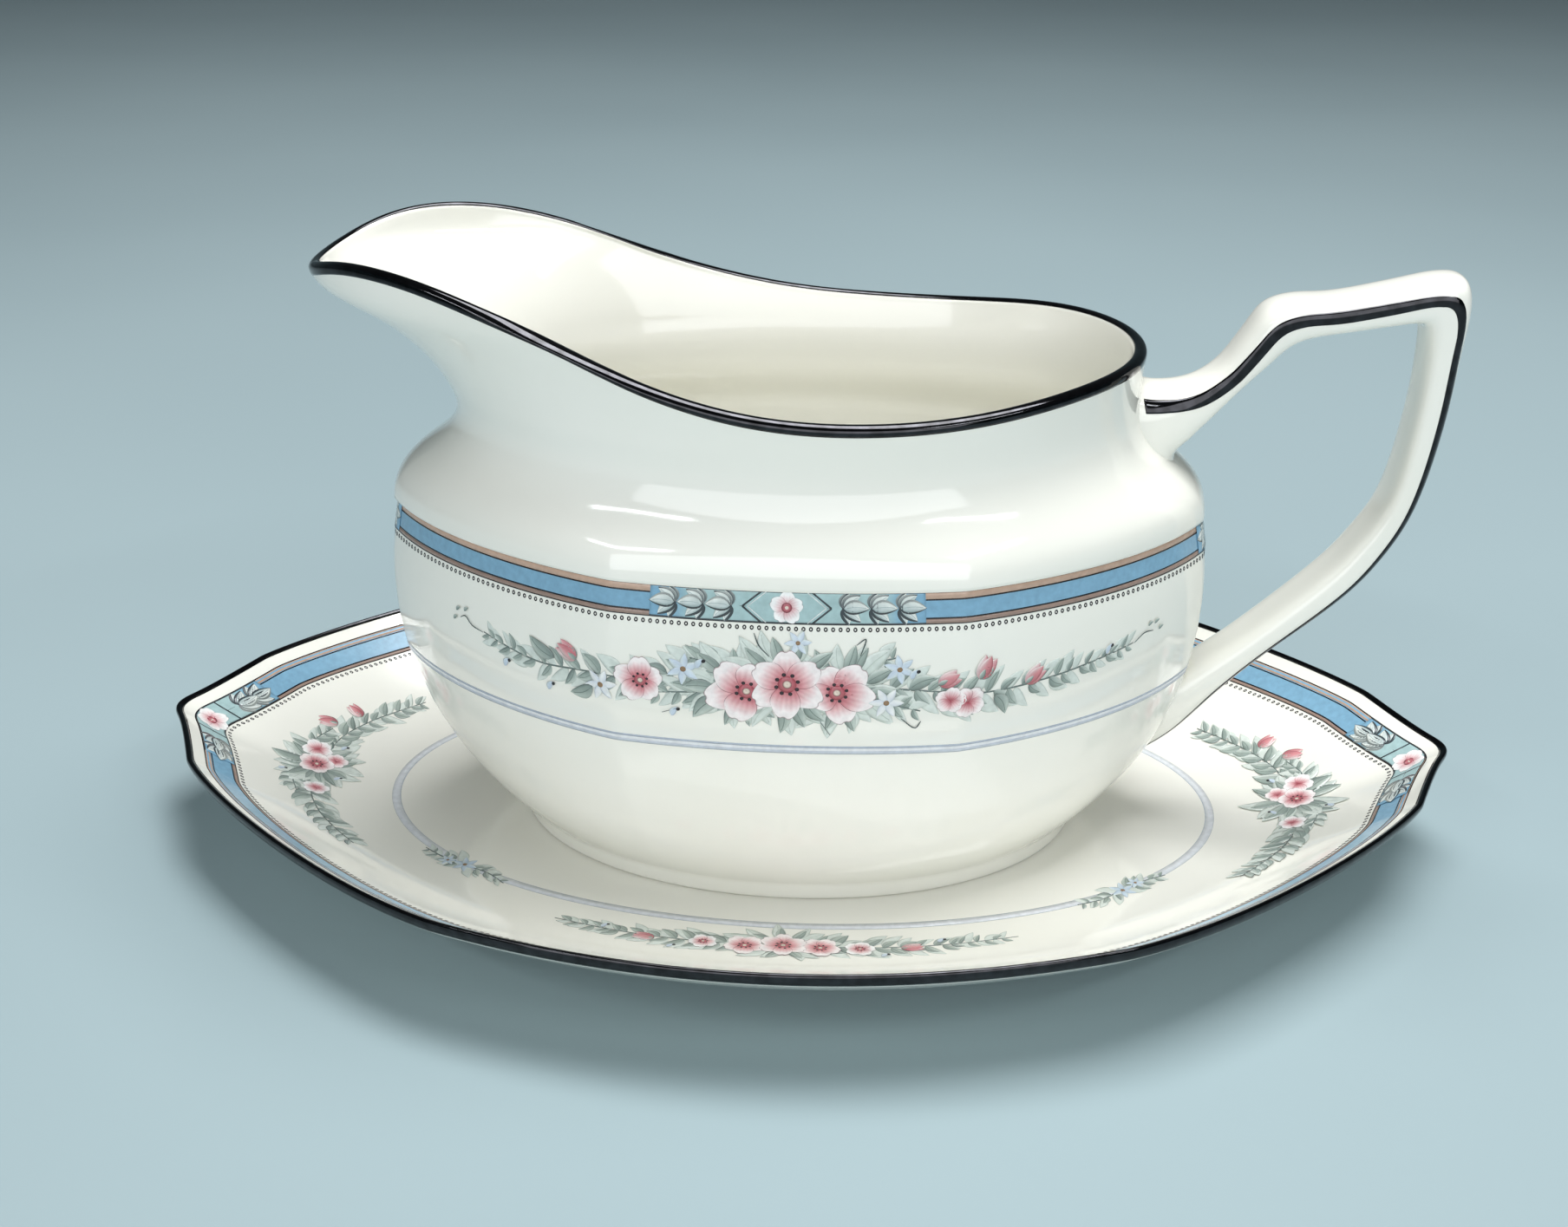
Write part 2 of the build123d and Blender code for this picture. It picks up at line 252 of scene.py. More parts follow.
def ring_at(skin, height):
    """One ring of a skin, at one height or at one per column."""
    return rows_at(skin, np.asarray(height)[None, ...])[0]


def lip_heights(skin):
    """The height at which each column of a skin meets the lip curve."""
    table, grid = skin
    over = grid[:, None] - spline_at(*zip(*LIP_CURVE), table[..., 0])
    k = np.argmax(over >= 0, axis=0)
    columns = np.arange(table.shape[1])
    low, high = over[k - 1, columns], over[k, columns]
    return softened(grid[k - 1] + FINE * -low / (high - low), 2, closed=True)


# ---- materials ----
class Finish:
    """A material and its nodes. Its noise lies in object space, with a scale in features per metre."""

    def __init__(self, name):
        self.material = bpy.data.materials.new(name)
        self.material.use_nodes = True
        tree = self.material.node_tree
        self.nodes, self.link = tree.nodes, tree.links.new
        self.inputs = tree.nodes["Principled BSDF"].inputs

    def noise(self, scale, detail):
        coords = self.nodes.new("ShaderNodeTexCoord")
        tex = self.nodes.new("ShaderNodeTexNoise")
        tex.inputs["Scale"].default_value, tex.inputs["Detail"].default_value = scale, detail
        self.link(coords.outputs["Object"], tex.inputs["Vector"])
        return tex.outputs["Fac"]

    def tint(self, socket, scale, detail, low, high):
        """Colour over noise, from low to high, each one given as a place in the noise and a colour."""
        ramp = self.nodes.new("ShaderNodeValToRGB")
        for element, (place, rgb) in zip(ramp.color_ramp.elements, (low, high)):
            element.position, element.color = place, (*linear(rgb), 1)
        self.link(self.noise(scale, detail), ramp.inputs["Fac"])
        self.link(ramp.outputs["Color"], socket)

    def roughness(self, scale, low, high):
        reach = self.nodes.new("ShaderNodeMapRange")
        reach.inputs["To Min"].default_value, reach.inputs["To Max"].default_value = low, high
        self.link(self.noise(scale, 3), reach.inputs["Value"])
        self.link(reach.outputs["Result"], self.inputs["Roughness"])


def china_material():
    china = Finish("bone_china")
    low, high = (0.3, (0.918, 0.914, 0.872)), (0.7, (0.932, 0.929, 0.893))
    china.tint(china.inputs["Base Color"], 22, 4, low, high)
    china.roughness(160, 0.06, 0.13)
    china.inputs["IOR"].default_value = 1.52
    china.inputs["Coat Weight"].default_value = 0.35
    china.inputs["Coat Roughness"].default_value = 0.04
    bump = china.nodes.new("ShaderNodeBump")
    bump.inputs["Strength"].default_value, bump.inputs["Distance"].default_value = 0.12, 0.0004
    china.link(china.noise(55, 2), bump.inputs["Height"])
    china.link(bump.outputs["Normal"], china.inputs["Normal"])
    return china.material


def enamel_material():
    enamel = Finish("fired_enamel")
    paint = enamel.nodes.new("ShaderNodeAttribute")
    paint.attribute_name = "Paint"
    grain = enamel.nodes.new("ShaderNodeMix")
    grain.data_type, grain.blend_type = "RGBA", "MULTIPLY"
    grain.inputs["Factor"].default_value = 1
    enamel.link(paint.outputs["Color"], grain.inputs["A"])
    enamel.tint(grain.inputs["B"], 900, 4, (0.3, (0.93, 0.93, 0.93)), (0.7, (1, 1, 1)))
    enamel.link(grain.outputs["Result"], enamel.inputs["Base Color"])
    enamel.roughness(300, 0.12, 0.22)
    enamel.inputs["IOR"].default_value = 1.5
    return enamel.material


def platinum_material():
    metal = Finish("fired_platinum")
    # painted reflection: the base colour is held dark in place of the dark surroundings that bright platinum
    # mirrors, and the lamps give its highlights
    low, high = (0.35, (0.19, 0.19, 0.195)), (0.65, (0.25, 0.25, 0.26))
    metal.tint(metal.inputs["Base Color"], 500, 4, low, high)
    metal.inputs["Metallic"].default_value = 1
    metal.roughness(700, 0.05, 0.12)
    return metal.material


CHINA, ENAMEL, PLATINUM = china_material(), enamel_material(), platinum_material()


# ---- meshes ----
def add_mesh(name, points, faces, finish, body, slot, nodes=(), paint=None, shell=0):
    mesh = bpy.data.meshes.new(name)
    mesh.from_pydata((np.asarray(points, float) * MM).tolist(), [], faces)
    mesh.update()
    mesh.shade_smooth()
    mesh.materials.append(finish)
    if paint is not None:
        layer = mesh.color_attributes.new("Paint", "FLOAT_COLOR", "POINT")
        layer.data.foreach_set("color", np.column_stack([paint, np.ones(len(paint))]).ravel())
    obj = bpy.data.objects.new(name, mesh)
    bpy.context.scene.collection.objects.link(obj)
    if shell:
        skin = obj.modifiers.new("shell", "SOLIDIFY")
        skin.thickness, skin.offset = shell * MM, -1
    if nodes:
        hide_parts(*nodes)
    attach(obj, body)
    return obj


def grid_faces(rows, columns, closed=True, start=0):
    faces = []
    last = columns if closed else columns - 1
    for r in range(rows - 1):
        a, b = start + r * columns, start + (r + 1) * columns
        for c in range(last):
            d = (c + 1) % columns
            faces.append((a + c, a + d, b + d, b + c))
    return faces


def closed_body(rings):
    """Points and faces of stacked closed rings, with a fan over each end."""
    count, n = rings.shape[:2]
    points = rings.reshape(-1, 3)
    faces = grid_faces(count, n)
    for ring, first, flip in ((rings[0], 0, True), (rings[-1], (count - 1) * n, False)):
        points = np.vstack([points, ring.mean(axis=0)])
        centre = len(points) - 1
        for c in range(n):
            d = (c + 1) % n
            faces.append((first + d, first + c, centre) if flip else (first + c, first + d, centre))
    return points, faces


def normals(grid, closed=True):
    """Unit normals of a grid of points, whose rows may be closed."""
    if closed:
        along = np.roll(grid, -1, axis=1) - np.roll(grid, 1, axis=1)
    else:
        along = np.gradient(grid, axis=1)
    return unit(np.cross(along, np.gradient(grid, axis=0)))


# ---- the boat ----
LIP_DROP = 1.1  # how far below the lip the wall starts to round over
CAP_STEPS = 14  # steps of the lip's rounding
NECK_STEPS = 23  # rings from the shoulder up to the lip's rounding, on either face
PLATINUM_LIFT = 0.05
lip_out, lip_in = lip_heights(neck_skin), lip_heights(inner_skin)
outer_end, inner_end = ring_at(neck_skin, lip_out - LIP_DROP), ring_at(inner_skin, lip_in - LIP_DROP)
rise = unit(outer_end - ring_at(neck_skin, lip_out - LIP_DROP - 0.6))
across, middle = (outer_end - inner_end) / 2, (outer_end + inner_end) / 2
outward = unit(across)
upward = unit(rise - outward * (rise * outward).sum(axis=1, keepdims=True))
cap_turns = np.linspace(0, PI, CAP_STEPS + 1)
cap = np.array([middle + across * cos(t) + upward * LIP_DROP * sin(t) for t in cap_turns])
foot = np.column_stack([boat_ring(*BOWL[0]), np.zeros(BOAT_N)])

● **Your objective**
Give back exactly the lines running from the line that contains "attach(obj, body)" through the line that contains "return unit(np.cross(along, np.gradient(grid, axis=0)))", and nothing outside them.

● **Solution to this task**
    attach(obj, body)
    return obj


def grid_faces(rows, columns, closed=True, start=0):
    faces = []
    last = columns if closed else columns - 1
    for r in range(rows - 1):
        a, b = start + r * columns, start + (r + 1) * columns
        for c in range(last):
            d = (c + 1) % columns
            faces.append((a + c, a + d, b + d, b + c))
    return faces


def closed_body(rings):
    """Points and faces of stacked closed rings, with a fan over each end."""
    count, n = rings.shape[:2]
    points = rings.reshape(-1, 3)
    faces = grid_faces(count, n)
    for ring, first, flip in ((rings[0], 0, True), (rings[-1], (count - 1) * n, False)):
        points = np.vstack([points, ring.mean(axis=0)])
        centre = len(points) - 1
        for c in range(n):
            d = (c + 1) % n
            faces.append((first + d, first + c, centre) if flip else (first + c, first + d, centre))
    return points, faces


def normals(grid, closed=True):
    """Unit normals of a grid of points, whose rows may be closed."""
    if closed:
        along = np.roll(grid, -1, axis=1) - np.roll(grid, 1, axis=1)
    else:
        along = np.gradient(grid, axis=1)
    return unit(np.cross(along, np.gradient(grid, axis=0)))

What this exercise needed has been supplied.